Special river, special fish: The South Fork of the Flathead grows some incredible cutthroats
The South Fork of the Flathead has long been renowned for its westslope cutthroat trout fishery. But results of a multi-year study of the watershed may suggest it’s getting even better.
The South Fork above the Hungry Horse Dam drains the Bob Marshall Wilderness. The North and Middle forks of the river, while also a valuable fishery, are increasingly under pressure by non-native fish. Rainbow trout, a non-native species to the watershed, can interbreed with cutthroat, creating hybrid offspring. Those hybrids are generally not as a robust fish as the native trout.
But the cutthroats of the South Fork are isolated from non-native rainbows by the Hungry Horse Dam.
Results of DNA analysis done this summer found that of 32 trout that were sampled in the South Fork, only pure westslope cutthroat trout genes were found, said Montana Fish, Wildlife and Parks biologist John Fraley.
Fraley and other FWP biologists have been sampling the genetics of cutthroats in the upper South Fork on and off for 30 years now. The first study Fraley did ran from 1985 to 1996. The purpose was to document genetics, growth rates, size and age of fish in the headwaters area of the drainage. He found that the genetically pure fish grew faster and lived longer than trout in the other stems of the river.

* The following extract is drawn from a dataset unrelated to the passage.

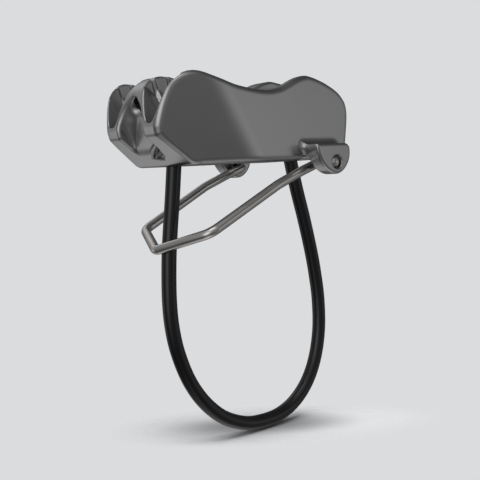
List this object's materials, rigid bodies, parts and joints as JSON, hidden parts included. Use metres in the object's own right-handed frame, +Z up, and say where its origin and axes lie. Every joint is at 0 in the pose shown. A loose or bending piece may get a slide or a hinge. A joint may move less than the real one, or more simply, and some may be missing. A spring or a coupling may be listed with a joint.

Why this is the case isn’t entirely understood, but there are likely several factors in play. For one, it’s excellent fish habitat. The river drains the Bob Marshall Wilderness and isn’t impacted by roads and other development. Secondly, there’s a length limit regulation on the fishery. Anglers can keep three fish a day and they have to be under 12 inches in length in the wilderness. Fraley’s 1980s and 1990s study, where 1,349 fish were caught and released, found that cutthroats from the South Fork grew faster than the rest of the basin. Trout in the South Fork grew to about a foot in length in less than five years, while trout in other areas of the basin it took five or six years.
More recent studies have found that the trout may be getting even bigger, on average.
“We found that the mean length of cutthroats in 2015 (334 mm) was greater than the mean length of cutthroat in 2010 (310 mm), and greater than the combined mean length of WCT in 1985-1996 (265 mm),” Fraley wrote. “The mean length in 2015 was also greater than in any of the individual years during the 1985-1996 period. This apparent increase in growth or longevity could be related to fires in a large proportion of the watershed resulting in release of nutrients or warmer water temperatures. The increase could also be a result of our very small sample size or other factors and should be viewed with caution. At any rate, the news is encouraging.”
Three hundred millimeters is just under a foot in length.
Some of the trout in the South Fork live to be quite old, for a fish. Fraley found that some of the trout he caught were about 11 years old and one was probably 12. For example, he caught and tagged one cutthroat in 1988 when it was 15 inches and 6 years of age, then caught it again in 1990 and again in 1994, when it was 17.5 inches in length.
Those are the oldest documented stream living cutthroat trout across its range, Fraley noted.